(CAD and scene scripts)
┌──

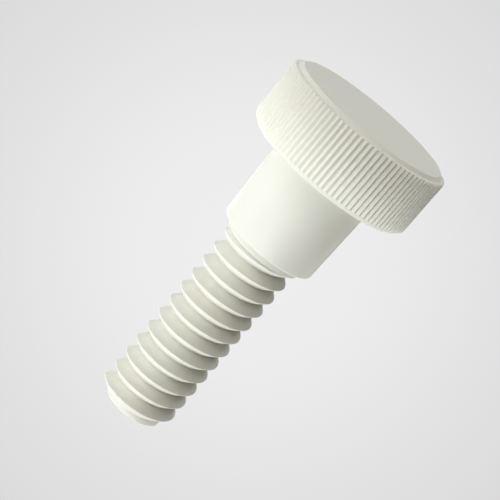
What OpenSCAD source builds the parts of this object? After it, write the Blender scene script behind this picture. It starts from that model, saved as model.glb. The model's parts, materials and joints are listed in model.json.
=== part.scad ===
// One-piece moulded thumb screw: a knurled head, a plain tapered collar and a
// short right-hand thread. It stands on the flat end of its head at z = 0, with
// the thread pointing up along +Z and its axis on the Z axis. All in millimetres.

/* [Head] */
// Diameter over the ridges of the knurl
head_d = 10.9; // [9.8:0.1:20]
// Height of the head from its flat end to its underside
head_h = 4.1; // [2:0.1:8]
// Width of the border around the raised flat end
border_w = 0.49; // [0.35:0.01:0.9]
// Height by which the flat end stands above the border
raised_h = 0.22; // [0.05:0.01:0.4]
// Width of the sloping side of the raised flat end
raised_slope_w = 0.19; // [0.02:0.01:0.25]
// Fall of the ledge from the raised end out to the rim
ledge_fall = 0.04; // [0:0.01:0.1]
// Chamfer on the rim of the ledge
rim_chamfer = 0.05; // [0.02:0.01:0.08]
// Chamfer around the underside of the head
under_chamfer = 0.35; // [0.1:0.05:0.6]

/* [Knurl] */
// Number of straight grooves around the head
knurl_count = 102; // [48:2:124]
// Radius of the round bottom of a groove
groove_r = 0.11; // [0.09:0.01:0.12]
// Depth of a groove below the ridges
groove_depth = 0.09; // [0.04:0.01:0.11]

/* [Collar] */
// Width of the flat face at the collar's end, with its rounded edge
shoulder_w = 0.615; // [0.3:0.005:0.9]
// Length of the collar
collar_l = 5.4; // [1:0.1:12]
// Taper of the collar's side, wider towards the head
draft_angle = 1.75; // [0.25:0.05:3]
// Rounding of the collar's outer edge
collar_edge_r = 0.15; // [0.05:0.01:0.25]
// How far the land under the collar stands out past the thread's crests
land_step = 0.087; // [0.03:0.001:0.3]
// Length of the land
land_l = 0.48; // [0.2:0.01:2]

/* [Thread] */
// Major diameter over the crests
thread_d = 4.826; // [3.5:0.001:6]
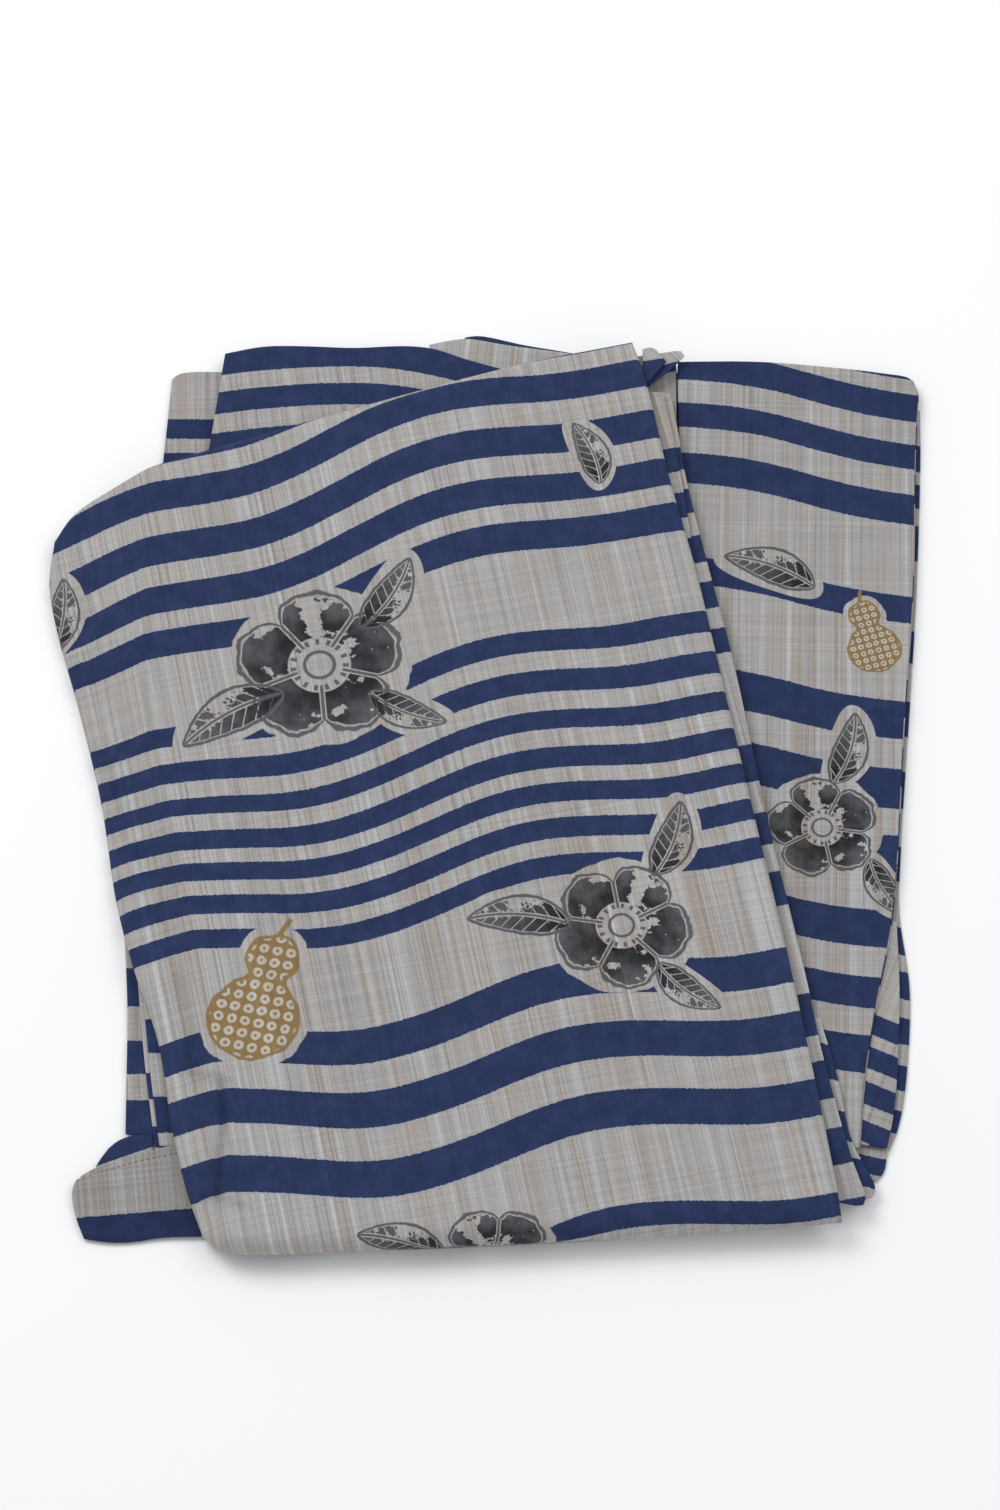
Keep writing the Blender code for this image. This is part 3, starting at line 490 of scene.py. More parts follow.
class Sheet:
    """Points, faces and cloth coordinates of a mesh, gathered grid by grid."""

    def __init__(self):
        self.points, self.cloth, self.bands, self.hem, self.faces = [], [], [], [], []
        self.count = 0

    def add(self, points, cloth, bands, hem=FAR_FROM_HEM):
        """Adds points in rows and returns their numbers.

        hem is how far they are from the back edge; on the wrapping panel it is less where a crease gets painted
        shadow."""
        shape = points.shape[:-1]
        self.points.append(points.reshape(-1, 3))
        self.cloth.append(cloth.reshape(-1, 2))
        self.bands.append(bands.reshape(-1))
        self.hem.append(np.broadcast_to(hem, shape).reshape(-1))
        numbers = np.arange(self.count, self.count + len(self.points[-1])).reshape(shape)
        self.count += len(self.points[-1])
        return numbers

    def lay(self, points, cloth, shift=0.0):
        """Adds points at their own places on the cloth, shifted along it."""
        x, y = points[..., 0], points[..., 1]
        s, t = cloth.place(x, y)
        return self.add(points, np.stack([s, t + shift], axis=-1), cloth.stripes(s, t, x, y) + shift)

    def band(self, first, second, flip=False):
        """Faces between two closed rings of points."""
        pair = np.stack([second, first] if flip else [first, second])
        self.grid(np.concatenate([pair, pair[:, :1]], axis=1))

    def grid(self, numbers, flip=False):
        quads = np.stack([numbers[:-1, :-1], numbers[:-1, 1:], numbers[1:, 1:], numbers[1:, :-1]], axis=-1)
        quads = quads.reshape(-1, 4)
        self.faces.append(quads[:, ::-1] if flip else quads)

    def build(self, name, material, nodes):
        points = np.concatenate(self.points)
        points = (points - np.array([PACK_MIDDLE[0], PACK_MIDDLE[1], 0.0])) * MM
        faces = [face for part in self.faces for face in part.tolist()]
        mesh = bpy.data.meshes.new(name)
        mesh.from_pydata(points.tolist(), [], faces)
        corners = np.empty(len(mesh.loops), dtype=np.int32)
        mesh.loops.foreach_get("vertex_index", corners)
        cloth = np.concatenate(self.cloth) * MM
        # The Stripes map's x is the hem distance, and on the wrapping panel it is the painted crease shadow.
        bands = np.stack([np.concatenate(self.hem), np.concatenate(self.bands)], axis=1) * MM
        for label, values in (("Cloth", cloth), ("Stripes", bands)):
            layer = mesh.uv_layers.new(name=label)
            layer.data.foreach_set("uv", values[corners].astype(np.float32).ravel())
        mesh.update()
        mesh.shade_smooth()
        mesh.materials.append(material)
        made = placed(name, mesh)
        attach(made, "root")
        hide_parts(*nodes)
        return made


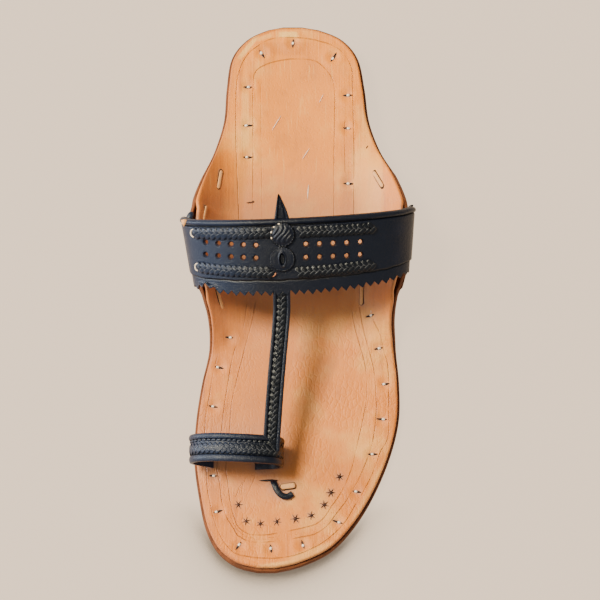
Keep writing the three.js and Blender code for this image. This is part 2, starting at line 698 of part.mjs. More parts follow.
function scallopedShape(diameter, lobes) {
  const points = [];
  for (let k = 0; k < 4 * lobes; k++) {
    const angle = (k * Math.PI) / (2 * lobes);
    const radius = (diameter / 2) * (1 - SCALLOP_DEPTH * (0.5 - 0.5 * Math.cos(lobes * angle)));
    points.push(new THREE.Vector2(radius * Math.cos(angle), radius * Math.sin(angle)));
  }
  return new THREE.Shape(points);
}

const raised = (shape, depth) => new THREE.ExtrudeGeometry(shape, { depth, bevelEnabled: false, curveSegments: 6 });

function rosetteSolid() {
  let made = solid(raised(scallopedShape(ROSETTE_DIAMETER, ROSETTE_LOBES), BOSS_THICKNESS));
  const pitch = (ROSETTE_DIAMETER * PETAL_SPREAD) / PETALS;
  for (let k = 0; k < PETALS; k++) {
    const offset = (k - (PETALS - 1) / 2) * pitch;
    const length = 2 * Math.sqrt((PETAL_SPREAD * ROSETTE_DIAMETER) ** 2 / 4 - offset ** 2 / 2);
    const petal = new THREE.BoxGeometry(pitch * 0.8, length, 2 * PETAL_HEIGHT);
    petal.rotateY(radians(PETAL_TWIST)).translate(offset, 0, BOSS_THICKNESS);
    made = made.add(solid(petal));
  }
  return made;
}

function eyeletSolid() {
  const oval = (grow) =>
    new THREE.Path().absellipse(0, 0, EYELET_WIDTH / 2 + grow, EYELET_LENGTH / 2 + grow, 0, 2 * Math.PI);
  const disc = scallopedShape(EYELET_DIAMETER, ROSETTE_LOBES);
  disc.holes.push(oval(0));
  const rim = new THREE.Shape(oval(EYELET_RIM).getPoints(6).slice(0, -1));
  rim.holes.push(oval(0));
  return solid(raised(disc, BOSS_THICKNESS)).add(solid(raised(rim, BOSS_THICKNESS + EYELET_RIM_HEIGHT)));
}

const placed = (made, frame) => solid(geometryOf(made).applyMatrix4(frame));

let insole = ply(
  () => 0,
  insoleDepth,
  insoleInset,
);
for (const cutter of [ringSlit(RING_ROUTE[0], -1), ringSlit(RING_ROUTE.at(-1), 1), knotSlit()])
  insole = insole.subtract(cutter);
add("insole", insole, tanLeather);

const outsoleTop = (across, station) => insoleDepth(across, station) + spaceDepth(across, station);
const outsoleBottom = (across, station) =>
  insoleDepth(across, station) + tuckDepth(across, station) + OUTSOLE_THICKNESS * skive(across, station);
add("outsole", ply(outsoleTop, outsoleBottom, outsoleInset), edgeLeather);

for (let number = 0; number < HEEL_LIFTS; number++) add(`heel_lift_${number + 1}`, heelLift(number), edgeLeather);

let upper = bandSolid();
for (const punch of punches()) upper = upper.subtract(punch);
upper = upper.add(strapSolid()).add(ringSolid());
add("upper", upper, navyLeather);

for (const plait of BAND_PLAITS) add(plait.name, bandPlait(plait), navyLeather);
add("rosette", placed(rosetteSolid(), bossFrame(ROSETTE_SHARE, HEM_THICKNESS)), navyLeather);
add("eyelet_boss", placed(eyeletSolid(), bossFrame(EYELET_SHARE, BAND_THICKNESS)), navyLeather);
add("thong_knot", knotSolid(), navyLeather);
add("thong_peg", pegSolid(), tanLeather);

// The origin is the middle of the sandal's box, on the floor.
const box = new THREE.Box3().setFromObject(sandal);
const middle = box.getCenter(new THREE.Vector3());
for (const mesh of sandal.children) mesh.geometry.translate(-middle.x, -middle.y, -box.min.z);

export default sandal;
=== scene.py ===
"""Looks of a leather toe-ring sandal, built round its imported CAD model.

The tables and sizes are millimetres in the CAD source's own frame, before that source centres the sandal.
Maker.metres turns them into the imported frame.
"""

import logging
import math
from collections.abc import Callable
from dataclasses import dataclass
from enum import Enum

import bpy
import numpy as np
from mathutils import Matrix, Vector


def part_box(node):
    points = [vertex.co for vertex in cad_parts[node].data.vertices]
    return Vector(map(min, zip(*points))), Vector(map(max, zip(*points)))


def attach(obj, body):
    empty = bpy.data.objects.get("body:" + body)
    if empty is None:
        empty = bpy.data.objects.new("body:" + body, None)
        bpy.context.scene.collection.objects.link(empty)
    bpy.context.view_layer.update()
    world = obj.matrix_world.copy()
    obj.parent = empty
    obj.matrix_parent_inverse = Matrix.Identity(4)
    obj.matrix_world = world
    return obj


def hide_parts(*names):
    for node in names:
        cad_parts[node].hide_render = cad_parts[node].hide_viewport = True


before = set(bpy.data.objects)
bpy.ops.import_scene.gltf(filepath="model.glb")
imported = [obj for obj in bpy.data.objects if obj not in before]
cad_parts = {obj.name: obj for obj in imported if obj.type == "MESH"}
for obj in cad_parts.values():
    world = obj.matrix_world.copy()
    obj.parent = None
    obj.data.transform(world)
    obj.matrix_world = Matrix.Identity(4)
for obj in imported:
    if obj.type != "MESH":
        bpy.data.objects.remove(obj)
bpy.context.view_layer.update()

LOG = logging.getLogger("sandal")
MM = 0.001
Colour = tuple[float, float, float]
Array = np.ndarray
Solid = bpy.types.Object
Rule = Callable[[Array], Array]
Relief = Callable[[Array, Array], Array]
Triple = tuple[Array, Array, Array]


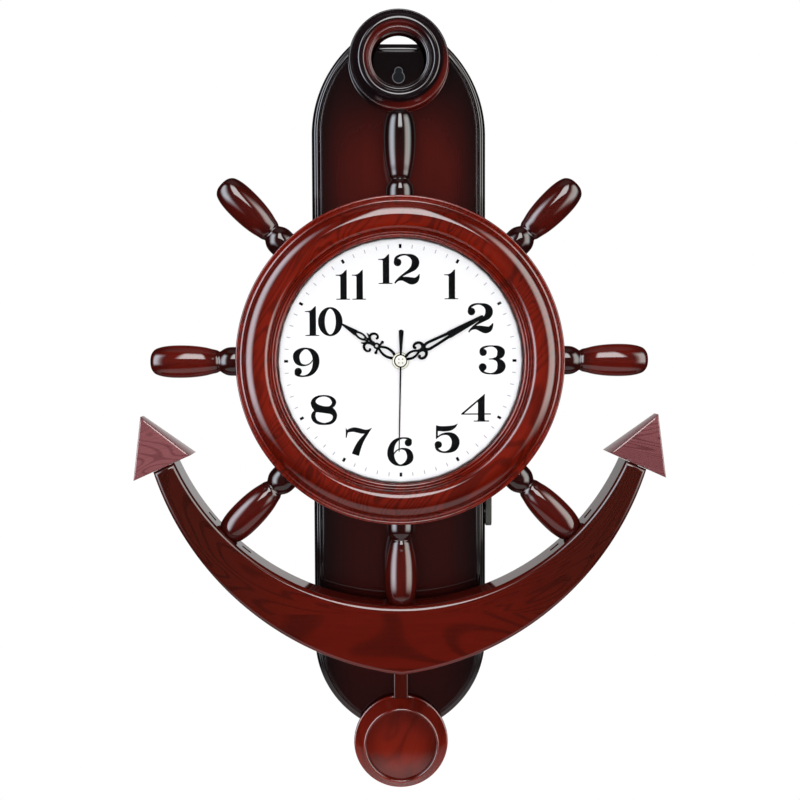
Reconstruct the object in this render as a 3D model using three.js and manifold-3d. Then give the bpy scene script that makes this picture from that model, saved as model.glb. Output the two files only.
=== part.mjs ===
// Ship's wheel wall clock with an anchor below it and a pendulum behind.
// Millimetres. The clock is laid out face on: x right, y up from the wheel's axis, z out from the wall.
// The outer group turns that layout upright: +Z up, the front towards -Y, the wall at Y = 0,
// and the origin where the wall screw's shank sits in the keyhole.
import * as THREE from 'three';
import { mergeVertices } from 'three/addons/utils/BufferGeometryUtils.js';
import Module from 'manifold-3d';

const wasm = await Module();
wasm.setup();

const REACH = 1000;              // longer than any cut needs

// Clearances
const SEAT_GAP = 0.3;            // between pieces that rest on each other
const RUN_GAP = 0.15;            // round a shaft that turns in a bore
const HAND_GAP = 0.8;            // between one hand and the next

// Back board
const BOARD_HALF_WIDTH = 82.5;
const BOARD_ABOVE_HANG = 27;
const BOARD_BOTTOM = -350;
const BOARD_THICK = 18;
const TOP_FLAT_HALF = 44;
const TOP_SHOULDER = 86;
const BOTTOM_FLAT_HALF = 38;
const BOTTOM_SHOULDER = 80;
const BOARD_STEP_IN = 4;         // the lower step round the front edge
const BOARD_STEP_DOWN = 3;
const BOARD_CHAMFER = 1.4;
const WINDOW_WIDTH = 96;         // opening behind the movement
const WINDOW_HEIGHT = 106;
const WINDOW_DROP = 4;
const WINDOW_CORNER = 10;
const HANG_HEIGHT = 272;         // wall screw above the wheel's axis
const KEY_SLOT_R = 4.2;
const KEY_HEAD_R = 6.1;
const KEY_HEAD_DROP = 5.6;

// Top ring
const RING_R = 47;
const RING_BORE_R = 25.5;
const RING_THICK = 19;
const RING_ABOVE_HANG = 9;       // its centre above the wall screw
const RING_SCREW_R = 36;

// Wheel
const WHEEL_BACK_INSET = 24;     // its edge inside the flange's
const WHEEL_BACK_THICK = 16.7;
const WHEEL_BACK_BORE_R = 60;
const RIM_R = 150;               // front flange
const FLANGE_OVERHANG = 4;       // past the wall that the handles stand on
const RIM_WIDTH = 39.5;          // flange to the opening over the dial
const LIP_OVERHANG = 4;          // over the edge of the glass
const RIM_DEPTH = 42.2;          // back face to the crown of the moulding
const FLANGE_THICK = 4;
const LIP_DROP = 7.5;            // crown to the front of the lip
const LIP_THICK = 3.2;

// Handles
const HANDLES = ['right', 'upper_right', 'top', 'upper_left', 'left', 'lower_left', 'bottom', 'lower_right'];
const HANDLE_SEAT = 3.3;         // a lower handle's tip past the crescent's inner edge
const HANDLE_R = 15.1;
const BEAD_LENGTH = 19.8;        // rim to neck
const HANDLE_NECK_R = 9.4;
const HANDLE_BEAD_R = 13.4;
const PEG_R = 5;
const PEG_LENGTH = 12;

// Crescent and arrowheads
const CRESCENT_INNER_R = 226;
const CRESCENT_BULGE = 48.5;     // an outer arc's radius less the inner one's
const CRESCENT_ARC_X = 36;       // centres of the two outer arcs
const CRESCENT_ARC_Y = -17.7;
const CRESCENT_THICK = 36.5;
const CRESCENT_CHAMFER = 3.6;
const CRESCENT_END_DEG = 24;     // below the horizontal
const ARROW_OFFSET = 1.46;       // an arrowhead's middle outside that of its limb
const ARROW_HALF_BASE = 28.2;
const ARROW_LENGTH = 51;
const ARROW_TIP_THICK = 18;
const ARROW_CHAMFER = 1.2;
const DOWEL_R = 4;
const DOWEL_LENGTH = 22;

// Dial and glass
const GLASS_THICK = 2;
const DIAL_DEPTH = 9.5;          // glass's front face to the dial's
const DIAL_THICK = 0.8;
const DIAL_BOARD_THICK = 3;
const SPACER_WALL = 3;

// Hands and their pipes
const HAND_THICK = 0.5;
const HOUR_HAND = 63.5;
const MINUTE_HAND = 86;
const SECOND_HAND = 83;
const SECOND_TAIL = 28.5;
const HOUR_BOSS_R = 7.8;
const MINUTE_BOSS_R = 6.9;
const CAP_R = 5.5;
const CAP_THICK = 1.4;
const HOUR_ANGLE = 302.3;        // clockwise from twelve
const MINUTE_ANGLE = 61.8;
const SECOND_ANGLE = 181.2;
const SECOND_ARBOR_R = 0.7;
const PIPE_WALL = 0.5;
const HOUR_PIPE_WALL = 0.7;
const BUSH_R = 4;
const NUT_R = 5.6;
const NUT_THICK = 1.5;

// Movement
const CASE_WIDTH = 66;
const CASE_UP = 36;
const CASE_DOWN = 44;
const CASE_DEPTH = 17.5;
const CASE_WALL = 1.2;
const PILLAR_R = 1.6;
const COVER_THICK = 1.2;
const BATTERY_R = 7.1;
const BATTERY_LENGTH = 50;
const BATTERY_X = 24.4;
const PARTITION_X = 16.3;
const PARTITION_THICK = 0.8;
const WHEEL_THICK = 0.8;
const PINION_THICK = 1.3;
const LAYER_GAP = 0.5;
const ARBOR_R = 0.6;
const ROTOR_R = 3;
const ROTOR_THICK = 2.5;
const PLATE_THICK = 0.6;
const STATOR_THICK = 0.8;
const STATOR_CLEAR = 0.8;
const COIL_WIND = 2.4;           // depth of the wire on its core
const CIRCUIT_THICK = 1.2;
const BATTERY_NUB_R = 2.6;
const BATTERY_NUB = 1.4;
const CONTACT_THICK = 0.5;
const CONTACT_HALF_WIDTH = 4;
const KNOB_R = 4.5;
const KNOB_THICK = 2.2;
const KNOB_SHAFT_R = 1.2;

// Teeth in the going train and the motion work
const TEETH = {
  rotor: 8, intermediate: 60, intermediatePinion: 8, seconds: 32, secondsPinion: 8, third: 60,
  thirdPinion: 8, centre: 64, cannon: 10, motion: 30, motionPinion: 8, hour: 32, knob: 12,
};
const TOOTH_MODULE = 0.4;
const THIRD_DEG = 180;           // where each arbor lies from the one that it meshes with
const INTERMEDIATE_DEG = 60;
const ROTOR_DEG = 110;
const MOTION_DEG = -60;
const KNOB_DEG = -30;

// Pendulum
const PIVOT_UP = 28;             // above the wheel's axis
const PIVOT_R = 1.5;
const PIVOT_SHOULDER = 3.5;
const PIVOT_SHOULDER_R = 2.8;
const HANGER_HALF_WIDTH = 4;
const HANGER_THICK = 1.5;
const HANGER_END = -46;
const HOOK_R = 1.2;
const HOOK_HEAD = 1.5;
const CLIP_R = 3.2;
const CLIP_THICK = 0.8;
const ROUND_END = 0.997;         // a strip's end radius as a share of its half width
const STRAP_HALF_WIDTH = 3.2;
const STRAP_THICK = 0.8;
const STRAP_LAP = 30;            // along the rod
const ROD_TOP = -95;
const ROD_WIDTH = 13.8;
const ROD_THICK = 5;
const ROD_BEVEL = 1.2;
const BOB_HEIGHT = -366;
const BOB_R = 45;
const BOB_THICK = 16;
const MAGNET_R = 4;
const MAGNET_THICK = 2.6;
const MAGNET_HEIGHT = -33;
const SWING_DEG = 5;
const SWING_ROOM = 3;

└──

- **What is asked**: In the listing above, locate the line containing "on the floor." and the line containing "zip(*points))), Vector(map(max, zip(*points)))". Extract those two lines and every line between them, exactly as written, and only those.

- **Solution for this task**:
// The origin is the middle of the sandal's box, on the floor.
const box = new THREE.Box3().setFromObject(sandal);
const middle = box.getCenter(new THREE.Vector3());
for (const mesh of sandal.children) mesh.geometry.translate(-middle.x, -middle.y, -box.min.z);

export default sandal;
=== scene.py ===
"""Looks of a leather toe-ring sandal, built round its imported CAD model.

The tables and sizes are millimetres in the CAD source's own frame, before that source centres the sandal.
Maker.metres turns them into the imported frame.
"""

import logging
import math
from collections.abc import Callable
from dataclasses import dataclass
from enum import Enum

import bpy
import numpy as np
from mathutils import Matrix, Vector


def part_box(node):
    points = [vertex.co for vertex in cad_parts[node].data.vertices]
    return Vector(map(min, zip(*points))), Vector(map(max, zip(*points)))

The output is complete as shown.